Would you quote the material below from its first line through the line containing "return [(x, low), (far, low), (far", exactly and with both ends included?

>> begin Available data

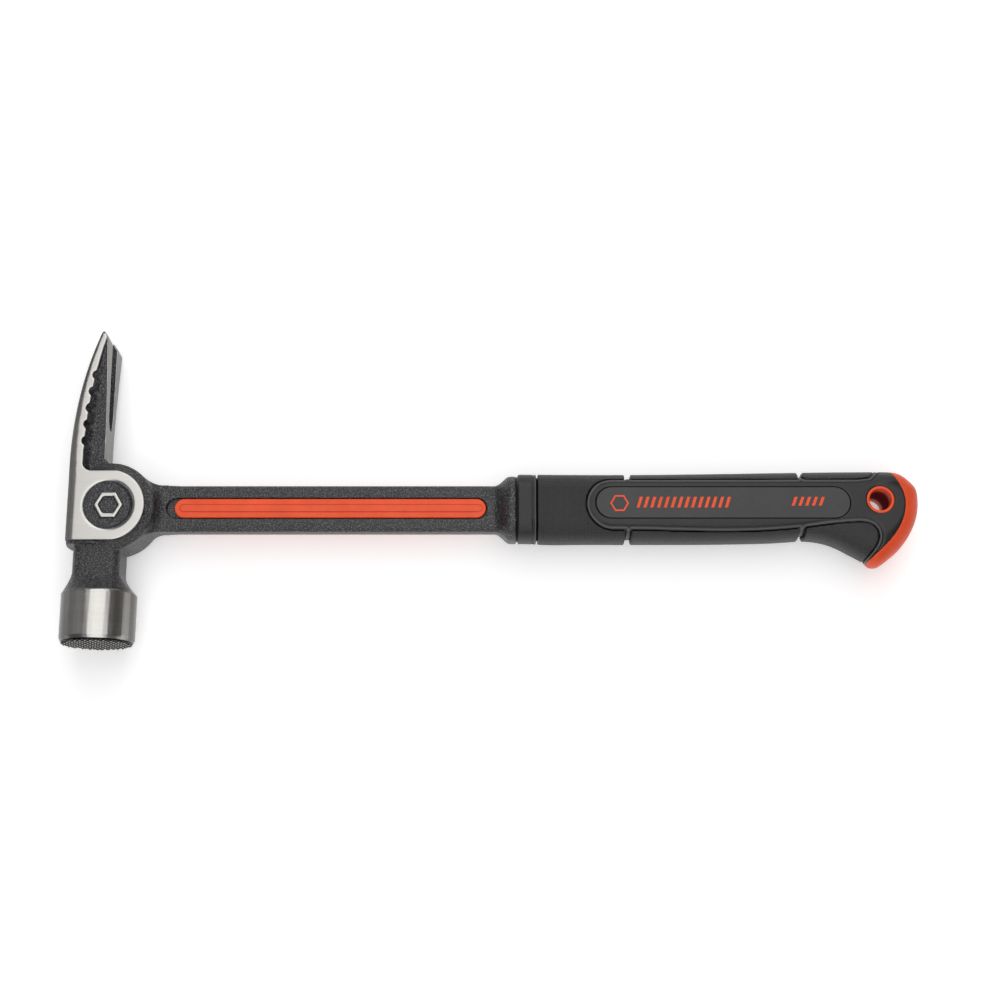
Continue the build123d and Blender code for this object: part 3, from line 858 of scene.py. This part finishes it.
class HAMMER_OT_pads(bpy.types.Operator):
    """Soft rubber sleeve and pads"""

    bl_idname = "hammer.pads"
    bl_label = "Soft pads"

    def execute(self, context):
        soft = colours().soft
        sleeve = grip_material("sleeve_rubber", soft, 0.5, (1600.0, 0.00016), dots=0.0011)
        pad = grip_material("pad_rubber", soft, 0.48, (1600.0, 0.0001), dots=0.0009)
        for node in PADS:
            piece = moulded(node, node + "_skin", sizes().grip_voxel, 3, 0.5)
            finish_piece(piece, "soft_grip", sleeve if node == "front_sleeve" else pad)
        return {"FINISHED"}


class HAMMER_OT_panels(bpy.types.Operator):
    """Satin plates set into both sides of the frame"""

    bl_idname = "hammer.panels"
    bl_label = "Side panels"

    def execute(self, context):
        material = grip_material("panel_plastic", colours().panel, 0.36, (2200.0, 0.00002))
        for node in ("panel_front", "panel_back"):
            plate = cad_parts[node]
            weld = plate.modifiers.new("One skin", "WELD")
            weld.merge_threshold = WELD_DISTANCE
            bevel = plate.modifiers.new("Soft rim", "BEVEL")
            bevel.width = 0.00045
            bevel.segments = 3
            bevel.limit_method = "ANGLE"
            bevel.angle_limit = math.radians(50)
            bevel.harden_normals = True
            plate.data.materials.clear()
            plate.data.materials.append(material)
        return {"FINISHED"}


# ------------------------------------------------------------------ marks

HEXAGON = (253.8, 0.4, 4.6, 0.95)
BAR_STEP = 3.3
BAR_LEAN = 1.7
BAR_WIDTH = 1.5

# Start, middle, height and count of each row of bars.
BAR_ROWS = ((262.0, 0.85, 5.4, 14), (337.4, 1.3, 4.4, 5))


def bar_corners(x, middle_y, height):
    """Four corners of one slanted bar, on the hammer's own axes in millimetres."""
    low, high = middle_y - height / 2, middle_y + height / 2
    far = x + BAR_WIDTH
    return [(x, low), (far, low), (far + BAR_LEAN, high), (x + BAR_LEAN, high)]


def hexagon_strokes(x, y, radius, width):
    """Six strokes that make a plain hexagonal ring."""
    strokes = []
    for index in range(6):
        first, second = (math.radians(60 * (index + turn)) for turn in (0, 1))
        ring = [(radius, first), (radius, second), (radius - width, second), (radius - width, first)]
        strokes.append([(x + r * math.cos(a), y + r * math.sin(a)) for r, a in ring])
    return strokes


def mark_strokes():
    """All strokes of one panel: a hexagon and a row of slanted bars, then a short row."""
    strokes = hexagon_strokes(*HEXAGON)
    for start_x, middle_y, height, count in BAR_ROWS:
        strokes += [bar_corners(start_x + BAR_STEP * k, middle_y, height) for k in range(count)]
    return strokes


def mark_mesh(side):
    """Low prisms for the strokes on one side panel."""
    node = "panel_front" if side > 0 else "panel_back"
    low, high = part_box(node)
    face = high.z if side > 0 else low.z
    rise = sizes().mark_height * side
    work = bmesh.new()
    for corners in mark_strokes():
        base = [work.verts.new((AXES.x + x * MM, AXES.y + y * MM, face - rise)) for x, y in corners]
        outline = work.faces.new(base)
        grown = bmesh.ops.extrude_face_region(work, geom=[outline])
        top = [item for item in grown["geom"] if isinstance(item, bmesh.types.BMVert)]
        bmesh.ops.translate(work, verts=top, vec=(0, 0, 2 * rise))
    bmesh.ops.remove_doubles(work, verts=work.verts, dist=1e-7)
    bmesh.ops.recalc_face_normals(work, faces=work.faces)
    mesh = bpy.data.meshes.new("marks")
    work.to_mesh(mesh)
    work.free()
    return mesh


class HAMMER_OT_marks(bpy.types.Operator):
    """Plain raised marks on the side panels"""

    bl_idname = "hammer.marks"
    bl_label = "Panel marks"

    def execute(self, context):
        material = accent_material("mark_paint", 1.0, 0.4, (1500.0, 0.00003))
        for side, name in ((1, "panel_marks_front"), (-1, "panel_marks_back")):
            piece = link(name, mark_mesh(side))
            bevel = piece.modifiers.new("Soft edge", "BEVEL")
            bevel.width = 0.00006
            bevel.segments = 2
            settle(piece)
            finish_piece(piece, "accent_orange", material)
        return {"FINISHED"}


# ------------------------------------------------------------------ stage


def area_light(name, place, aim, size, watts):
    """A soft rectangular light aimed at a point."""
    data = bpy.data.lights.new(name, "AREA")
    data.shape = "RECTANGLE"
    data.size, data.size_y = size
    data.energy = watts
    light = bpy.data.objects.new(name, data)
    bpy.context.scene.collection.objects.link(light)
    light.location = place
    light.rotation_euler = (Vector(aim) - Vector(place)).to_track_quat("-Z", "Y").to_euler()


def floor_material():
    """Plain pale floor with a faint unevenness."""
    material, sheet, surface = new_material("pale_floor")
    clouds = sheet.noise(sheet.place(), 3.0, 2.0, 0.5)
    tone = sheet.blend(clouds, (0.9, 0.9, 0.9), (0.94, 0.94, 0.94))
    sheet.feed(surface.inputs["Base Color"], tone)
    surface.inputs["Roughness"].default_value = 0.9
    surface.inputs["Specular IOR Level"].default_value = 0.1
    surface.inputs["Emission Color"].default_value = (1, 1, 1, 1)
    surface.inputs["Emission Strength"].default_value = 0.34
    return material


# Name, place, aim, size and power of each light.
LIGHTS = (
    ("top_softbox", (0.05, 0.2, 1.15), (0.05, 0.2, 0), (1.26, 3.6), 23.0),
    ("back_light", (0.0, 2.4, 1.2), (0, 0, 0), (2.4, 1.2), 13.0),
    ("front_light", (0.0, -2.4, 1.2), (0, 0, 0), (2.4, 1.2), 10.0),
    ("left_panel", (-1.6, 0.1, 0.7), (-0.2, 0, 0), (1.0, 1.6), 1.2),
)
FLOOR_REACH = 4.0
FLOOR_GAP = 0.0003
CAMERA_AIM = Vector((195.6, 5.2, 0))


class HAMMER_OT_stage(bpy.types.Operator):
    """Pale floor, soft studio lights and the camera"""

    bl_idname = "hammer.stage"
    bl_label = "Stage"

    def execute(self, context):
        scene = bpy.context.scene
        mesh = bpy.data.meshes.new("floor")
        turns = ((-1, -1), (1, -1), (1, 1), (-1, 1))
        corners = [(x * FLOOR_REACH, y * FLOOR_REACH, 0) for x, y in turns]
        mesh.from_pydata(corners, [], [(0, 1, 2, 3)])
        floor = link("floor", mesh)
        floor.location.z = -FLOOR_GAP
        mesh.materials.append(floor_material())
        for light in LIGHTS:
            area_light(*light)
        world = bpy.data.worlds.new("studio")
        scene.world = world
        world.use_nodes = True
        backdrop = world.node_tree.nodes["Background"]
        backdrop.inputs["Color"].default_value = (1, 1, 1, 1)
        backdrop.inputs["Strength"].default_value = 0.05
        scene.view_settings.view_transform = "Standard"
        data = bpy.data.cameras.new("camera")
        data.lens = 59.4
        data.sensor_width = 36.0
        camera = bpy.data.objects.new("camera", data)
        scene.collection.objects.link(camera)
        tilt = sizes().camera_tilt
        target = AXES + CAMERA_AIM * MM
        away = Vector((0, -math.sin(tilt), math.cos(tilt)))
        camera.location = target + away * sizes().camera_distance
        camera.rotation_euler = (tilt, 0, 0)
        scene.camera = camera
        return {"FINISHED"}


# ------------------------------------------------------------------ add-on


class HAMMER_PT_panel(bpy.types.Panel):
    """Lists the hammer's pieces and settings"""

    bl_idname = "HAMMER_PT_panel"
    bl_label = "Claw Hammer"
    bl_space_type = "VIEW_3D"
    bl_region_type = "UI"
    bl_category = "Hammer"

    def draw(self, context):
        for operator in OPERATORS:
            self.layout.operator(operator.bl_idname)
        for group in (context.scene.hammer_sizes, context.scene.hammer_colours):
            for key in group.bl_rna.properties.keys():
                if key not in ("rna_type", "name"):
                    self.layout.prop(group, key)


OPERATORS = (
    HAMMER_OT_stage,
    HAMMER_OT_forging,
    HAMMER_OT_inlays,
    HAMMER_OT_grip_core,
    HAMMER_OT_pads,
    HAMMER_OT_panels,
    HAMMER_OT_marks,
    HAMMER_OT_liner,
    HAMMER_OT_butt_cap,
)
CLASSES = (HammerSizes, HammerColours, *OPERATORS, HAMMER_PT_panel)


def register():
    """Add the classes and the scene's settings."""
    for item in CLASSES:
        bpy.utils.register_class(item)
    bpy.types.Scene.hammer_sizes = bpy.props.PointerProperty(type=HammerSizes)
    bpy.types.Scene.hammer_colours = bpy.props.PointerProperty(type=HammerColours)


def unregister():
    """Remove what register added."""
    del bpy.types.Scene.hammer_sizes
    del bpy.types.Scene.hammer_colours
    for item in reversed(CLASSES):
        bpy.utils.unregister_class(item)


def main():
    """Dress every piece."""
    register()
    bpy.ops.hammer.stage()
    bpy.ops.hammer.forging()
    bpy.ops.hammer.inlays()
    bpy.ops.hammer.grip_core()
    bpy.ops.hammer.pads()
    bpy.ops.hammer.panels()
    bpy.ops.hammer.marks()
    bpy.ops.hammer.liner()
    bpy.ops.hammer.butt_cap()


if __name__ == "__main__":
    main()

>> end Available data

=== Final result ===
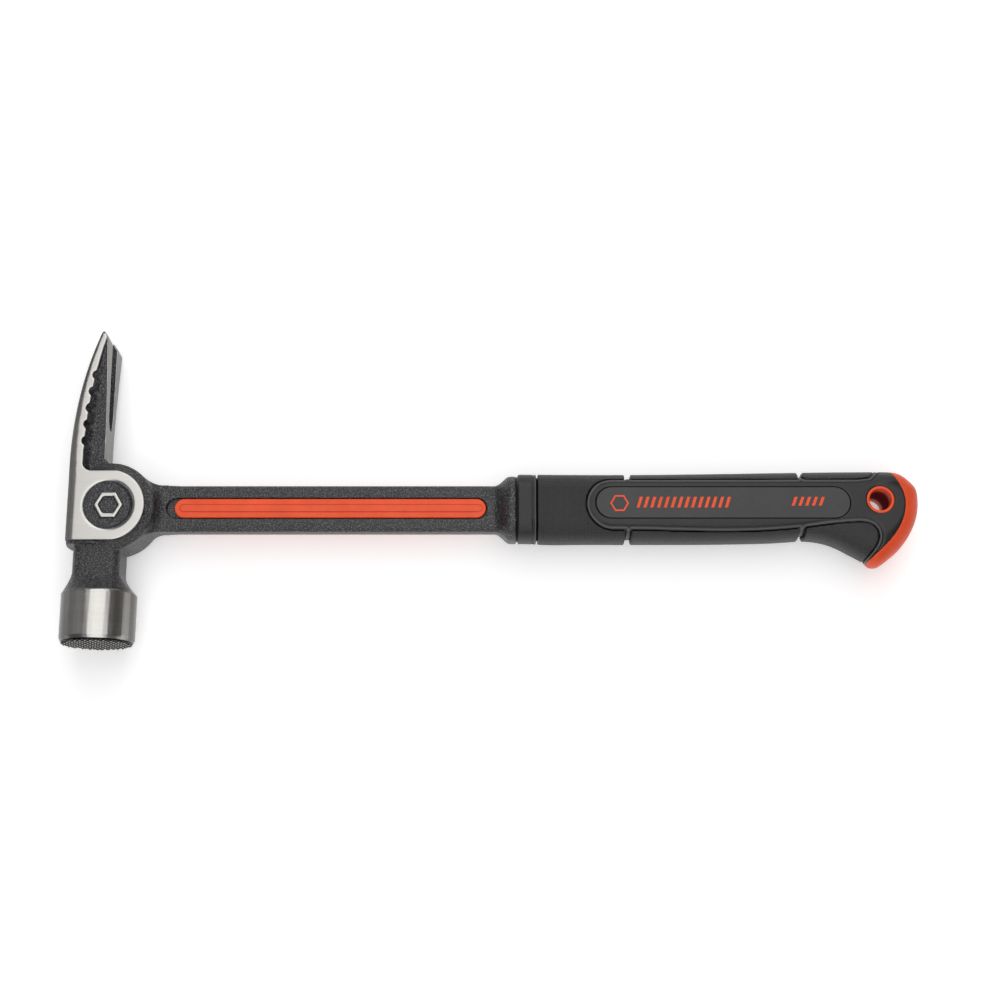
Continue the build123d and Blender code for this object: part 3, from line 858 of scene.py. This part finishes it.
class HAMMER_OT_pads(bpy.types.Operator):
    """Soft rubber sleeve and pads"""

    bl_idname = "hammer.pads"
    bl_label = "Soft pads"

    def execute(self, context):
        soft = colours().soft
        sleeve = grip_material("sleeve_rubber", soft, 0.5, (1600.0, 0.00016), dots=0.0011)
        pad = grip_material("pad_rubber", soft, 0.48, (1600.0, 0.0001), dots=0.0009)
        for node in PADS:
            piece = moulded(node, node + "_skin", sizes().grip_voxel, 3, 0.5)
            finish_piece(piece, "soft_grip", sleeve if node == "front_sleeve" else pad)
        return {"FINISHED"}


class HAMMER_OT_panels(bpy.types.Operator):
    """Satin plates set into both sides of the frame"""

    bl_idname = "hammer.panels"
    bl_label = "Side panels"

    def execute(self, context):
        material = grip_material("panel_plastic", colours().panel, 0.36, (2200.0, 0.00002))
        for node in ("panel_front", "panel_back"):
            plate = cad_parts[node]
            weld = plate.modifiers.new("One skin", "WELD")
            weld.merge_threshold = WELD_DISTANCE
            bevel = plate.modifiers.new("Soft rim", "BEVEL")
            bevel.width = 0.00045
            bevel.segments = 3
            bevel.limit_method = "ANGLE"
            bevel.angle_limit = math.radians(50)
            bevel.harden_normals = True
            plate.data.materials.clear()
            plate.data.materials.append(material)
        return {"FINISHED"}


# ------------------------------------------------------------------ marks

HEXAGON = (253.8, 0.4, 4.6, 0.95)
BAR_STEP = 3.3
BAR_LEAN = 1.7
BAR_WIDTH = 1.5

# Start, middle, height and count of each row of bars.
BAR_ROWS = ((262.0, 0.85, 5.4, 14), (337.4, 1.3, 4.4, 5))


def bar_corners(x, middle_y, height):
    """Four corners of one slanted bar, on the hammer's own axes in millimetres."""
    low, high = middle_y - height / 2, middle_y + height / 2
    far = x + BAR_WIDTH
    return [(x, low), (far, low), (far + BAR_LEAN, high), (x + BAR_LEAN, high)]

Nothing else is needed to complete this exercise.